**The request**:
In the entries that follow, the first line to write out is the one containing "What three.js and", and the last is the one containing "import ManifoldModule from 'manifold-3d';". Reproduce that stretch exactly, with nothing before or after it.

**Supplied information**:
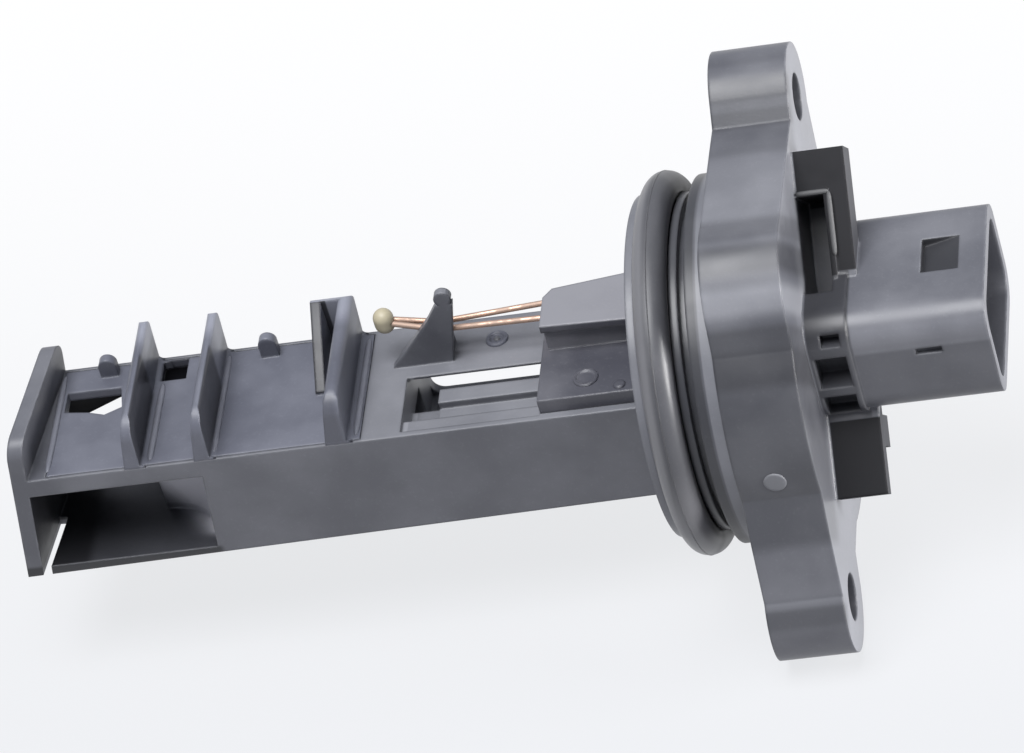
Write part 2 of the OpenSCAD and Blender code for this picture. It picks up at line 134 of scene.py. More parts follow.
...
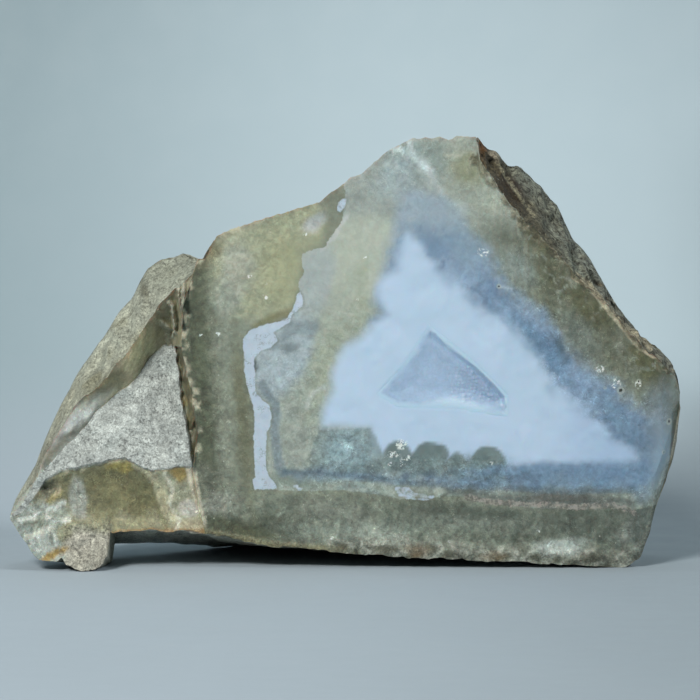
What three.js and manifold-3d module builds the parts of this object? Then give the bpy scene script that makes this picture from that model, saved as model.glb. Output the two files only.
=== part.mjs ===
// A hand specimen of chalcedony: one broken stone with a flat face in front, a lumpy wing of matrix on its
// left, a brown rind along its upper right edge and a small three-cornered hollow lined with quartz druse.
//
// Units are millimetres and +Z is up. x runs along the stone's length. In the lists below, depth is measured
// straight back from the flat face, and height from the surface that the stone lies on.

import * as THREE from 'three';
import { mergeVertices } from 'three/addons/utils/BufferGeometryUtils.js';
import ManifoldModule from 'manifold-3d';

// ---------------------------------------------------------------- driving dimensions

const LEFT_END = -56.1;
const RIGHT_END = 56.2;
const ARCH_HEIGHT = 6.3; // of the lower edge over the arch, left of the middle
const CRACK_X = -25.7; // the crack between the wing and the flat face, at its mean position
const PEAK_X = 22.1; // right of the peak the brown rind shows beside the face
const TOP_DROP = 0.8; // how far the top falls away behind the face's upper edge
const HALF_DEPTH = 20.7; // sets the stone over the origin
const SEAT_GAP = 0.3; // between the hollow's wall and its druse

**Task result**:
What three.js and manifold-3d module builds the parts of this object? Then give the bpy scene script that makes this picture from that model, saved as model.glb. Output the two files only.
=== part.mjs ===
// A hand specimen of chalcedony: one broken stone with a flat face in front, a lumpy wing of matrix on its
// left, a brown rind along its upper right edge and a small three-cornered hollow lined with quartz druse.
//
// Units are millimetres and +Z is up. x runs along the stone's length. In the lists below, depth is measured
// straight back from the flat face, and height from the surface that the stone lies on.

import * as THREE from 'three';
import { mergeVertices } from 'three/addons/utils/BufferGeometryUtils.js';
import ManifoldModule from 'manifold-3d';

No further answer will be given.